For each of the chunks, check if we have not reached the maximum number of requests using the counter i
. If so, sleep for 15 minutes.
...
for chunk in chunks:
# Convert ID from integer to string
chunk = [str(id) for id in chunk]
i += 1
# Check if gone over max requests
if i % 175 == 0:
time.sleep(60 * 15)
...
After this, go ahead and get the tweets using the twitter.lookup_status
function using the chunk of 100 IDs as a concatenated string separated with a ‘,’. If there is an error, wait and attempt the request again until there is no error.
...
while True:
try:
# Get the tweets
search_results = twitter.lookup_status(id=','.join(chunk), map="false", trim_user="false", include_entities="true", tweet_mode="extended")
except Exception as e:
# Check for error and attempt again
print(e)
sec = 60 * 10
print(f'Waiting {sec} second(s)...')
print()
time.sleep(sec)
continue
break
...
Then for each of the results sent back from the API, append the tweet to the file as a JSON object with a new line break.
...
for tweet in search_results:
out_f.write(json.dumps(tweet))
out_f.write('\n')
Putting this all together gives you…
import json
import time
import pandas as pd
from twython import Twython
df = pd.read_csv('[MY CSV FILE].csv', names=['ID', 'Sentiment'])
TWITTER_AUTH = {
'app_key': '[YOUR APP KEY]',
'app_secret': '[YOUR APP_SECRET]',
'oauth_token': '[YOUR OAUTH TOKEN]',
'oauth_token_secret': '[YOUR OAUTH TOKEN SECRET]'
}
twitter = Twython(app_key=TWITTER_AUTH['app_key'],
app_secret=TWITTER_AUTH['app_secret'],
oauth_token=TWITTER_AUTH['oauth_token'],
oauth_token_secret=TWITTER_AUTH['oauth_token_secret'])
def divide_chunks(ids, n):
for i in range(0, len(ids), n):
yield ids[i:i + n]
chunks = list(divide_chunks(df['ID'].values, 100))

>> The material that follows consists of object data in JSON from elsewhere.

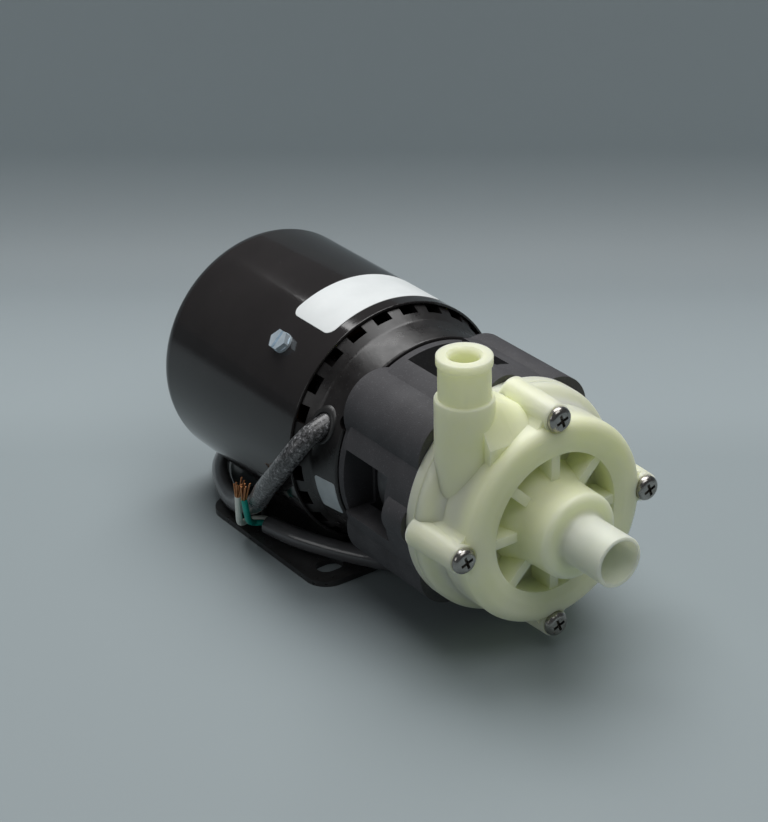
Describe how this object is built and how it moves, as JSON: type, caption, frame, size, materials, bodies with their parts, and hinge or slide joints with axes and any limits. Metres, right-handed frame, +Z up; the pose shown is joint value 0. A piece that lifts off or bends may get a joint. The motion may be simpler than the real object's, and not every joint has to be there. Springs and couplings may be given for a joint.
{
  "type": "magnetic_drive_pump",
  "caption": "Magnetic drive pump: plastic pump head with a front inlet stub and upright outlet, black bracket and motor on a slotted foot plate, with a bare-ended cord",
  "frame": {"origin": "Middle of the foot's slot pattern, on the underside of the foot plate.", "axes": "+Z is up from the foot plate. The shaft runs along Y, with the inlet at -Y and the motor's closed back at +Y. +X is to the right seen from the inlet; the outlet stands on the -X side."},
  "size_m": [0.0929, 0.2043, 0.1027],
  "materials": {
    "black_enamel": "semi-gloss black enamel on pressed steel",
    "black_casting": "satin black paint on cast alloy",
    "grommet_plastic": "matte black",
    "zinc_steel": "zinc-plated steel",
    "bearing_bronze": "sintered bronze",
    "lamination_steel": "dull laminated steel",
    "winding_copper": "enamelled copper wire",
    "ground_steel": "ground",
    "label_paper": "blank white label",
    "label_foil": "blank silver-grey label",
    "black_plastic": "moulded, satin",
    "cast_aluminium": "as cast",
    "magnet_ferrite": "dull dark grey",
    "natural_plastic": "natural polypropylene, slightly translucent",
    "seal_rubber": "smooth",
    "white_ceramic": "ground",
    "carbon": "dull",
    "cord_jacket": "satin, dusty where it leaves the bell",
    "lead_white": "satin",
    "lead_green": "satin",
    "lead_black": "satin",
    "bare_copper": "bare copper strands"
  },
  "bodies": {
    "pump_base": {"motor_shell": "black_enamel", "front_end_bell": "black_casting", "cord_grommet": "grommet_plastic", "rear_end_bell": "black_casting", "through_bolts": "zinc_steel", "front_bearing": "bearing_bronze", "rear_bearing": "bearing_bronze", "stator_core": "lamination_steel", "stator_coils": "winding_copper", "shell_screws": "zinc_steel", "shell_label": "label_paper", "bell_label": "label_foil", "motor_bracket": "black_plastic", "bracket_screws": "zinc_steel", "rear_housing": "natural_plastic", "housing_o_ring": "seal_rubber", "spindle": "white_ceramic", "rear_thrust_washer": "white_ceramic", "front_thrust_washer": "white_ceramic", "front_housing": "natural_plastic", "cover_screws": "zinc_steel", "foot_plate": "black_enamel", "motor_saddle": "black_enamel", "saddle_screws": "zinc_steel", "power_cord": "cord_jacket", "white_lead": "lead_white", "green_lead": "lead_green", "black_lead": "lead_black", "copper_strands": "bare_copper"},
    "motor_rotor": {"motor_shaft": "ground_steel", "rotor_core": "lamination_steel", "cooling_fan": "black_plastic", "drive_hub": "cast_aluminium", "hub_set_screw": "zinc_steel", "drive_magnet": "magnet_ferrite"},
    "impeller_rotor": {"impeller": "natural_plastic", "driven_magnet": "magnet_ferrite", "impeller_bushing": "carbon"}
  },
  "joints": [
    {"name": "motor_spin", "type": "hinge", "parent": "pump_base", "child": "motor_rotor", "pos_m": [0, -0.02, 0.045], "axis": [0, -1, 0], "continuous": true},
    {"name": "impeller_spin", "type": "hinge", "parent": "pump_base", "child": "impeller_rotor", "pos_m": [0, -0.08, 0.045], "axis": [0, -1, 0], "continuous": true}
  ],
  "couplings": [
    {"joint": "impeller_spin", "follows": "motor_spin", "ratio": 1}
  ]
}
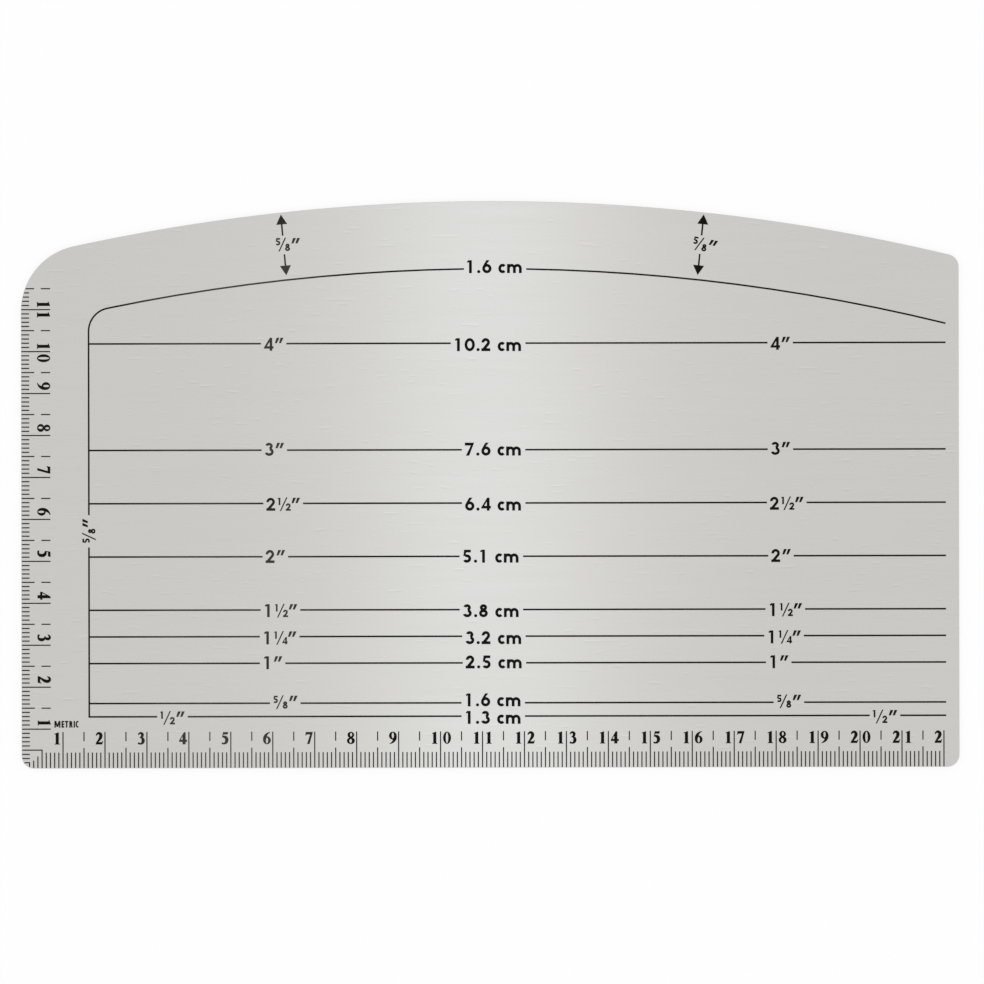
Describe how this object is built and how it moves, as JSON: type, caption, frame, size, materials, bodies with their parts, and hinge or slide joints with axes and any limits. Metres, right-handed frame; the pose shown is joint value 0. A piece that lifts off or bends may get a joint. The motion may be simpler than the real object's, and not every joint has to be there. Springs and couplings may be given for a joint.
{
  "type": "sewing gauge",
  "caption": "Flat sheet-metal hem gauge for sewing, with an arched long edge, a large rounded corner, printed hem lines and true-size centimetre scales along its straight edges.",
  "frame": {"origin": "middle of the plate's bounding box, on the plain back face that the gauge lies on", "axes": "+X along the plate's length, from the left edge to the right edge; +Y across it, from the straight bottom edge to the arched top edge; +Z out of the printed face"},
  "size_m": [0.2236, 0.1351, 0.0008],
  "materials": {
    "plate": "fine horizontal brushing, satin, with softly deburred edges",
    "ink": "thin screen-printed black ink, slightly satin"
  },
  "bodies": {
    "root": {"gauge_plate": "plate", "seam_guide_line": "ink", "seam_guide_inch_label": "ink", "seam_guide_cm_label": "ink", "hem_line_half_inch": "ink", "hem_line_five_eighths_inch": "ink", "hem_line_one_inch": "ink", "hem_line_one_quarter_inch": "ink", "hem_line_one_half_inch": "ink", "hem_line_two_inch": "ink", "hem_line_two_half_inch": "ink", "hem_line_three_inch": "ink", "hem_line_four_inch": "ink", "inch_labels_half": "ink", "inch_labels_five_eighths": "ink", "inch_labels_one": "ink", "inch_labels_one_quarter": "ink", "inch_labels_one_half": "ink", "inch_labels_two": "ink", "inch_labels_two_half": "ink", "inch_labels_three": "ink", "inch_labels_four": "ink", "cm_label_half": "ink", "cm_label_five_eighths": "ink", "cm_label_one": "ink", "cm_label_one_quarter": "ink", "cm_label_one_half": "ink", "cm_label_two": "ink", "cm_label_two_half": "ink", "cm_label_three": "ink", "cm_label_four": "ink", "left_width_arrow": "ink", "left_arrow_label": "ink", "right_width_arrow": "ink", "right_arrow_label": "ink", "bottom_millimetre_ticks": "ink", "bottom_half_ticks": "ink", "bottom_centimetre_ticks": "ink", "bottom_numerals": "ink", "side_millimetre_ticks": "ink", "side_half_ticks": "ink", "side_centimetre_ticks": "ink", "side_numerals": "ink", "corner_ticks": "ink", "unit_word": "ink"}
  },
  "joints": []
}
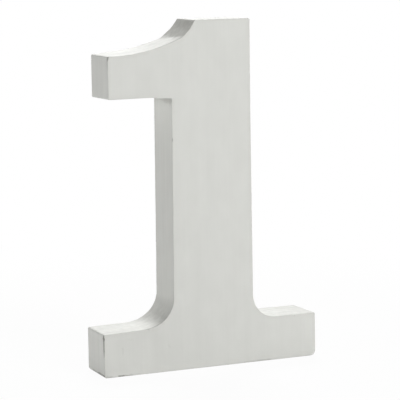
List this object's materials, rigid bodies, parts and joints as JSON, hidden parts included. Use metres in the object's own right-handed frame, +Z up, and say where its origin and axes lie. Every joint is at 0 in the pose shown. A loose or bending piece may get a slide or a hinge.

total_chunks = len(chunks)
i = 0
with open('[YOUR OUTPUT FILE].json', 'a+', encoding='utf-8') as out_f:
for chunk in chunks:
# Convert ID from integer to string
chunk = [str(id) for id in chunk]
i += 1
# Check if gone over max requests
if i % 175 == 0:
time.sleep(60 * 15)
while True:
try:
# Get the tweets
search_results = twitter.lookup_status(id=','.join(chunk), map="false", trim_user="false", include_entities="true", tweet_mode="extended")
except Exception as e:
# Check for error and attempt again
print(e)
sec = 60 * 10
print(f'Waiting {sec} second(s)...')
print()
time.sleep(sec)
continue
break
# Append tweets
for tweet in search_results:
out_f.write(json.dumps(tweet))
out_f.write('\n')
print(f'Chunk {i} of {total_chunks} ({(i/total_chunks)*100}%)')
And that is it!
Final Thoughts
In this blog post, we covered everything we need to do to hydrate tweets using the Twitter API via Twython. As you can see, it’s a little more complex compared to what we did previously but, we learnt a lot in the process.
However you decide to hydrate your tweets is entirely up to you. Personally, I see the benefits of both. If you’re scraping your tweets on a separate machine, I personally would write a python script using Twython and let that run headlessly on a server without the need for a GUI.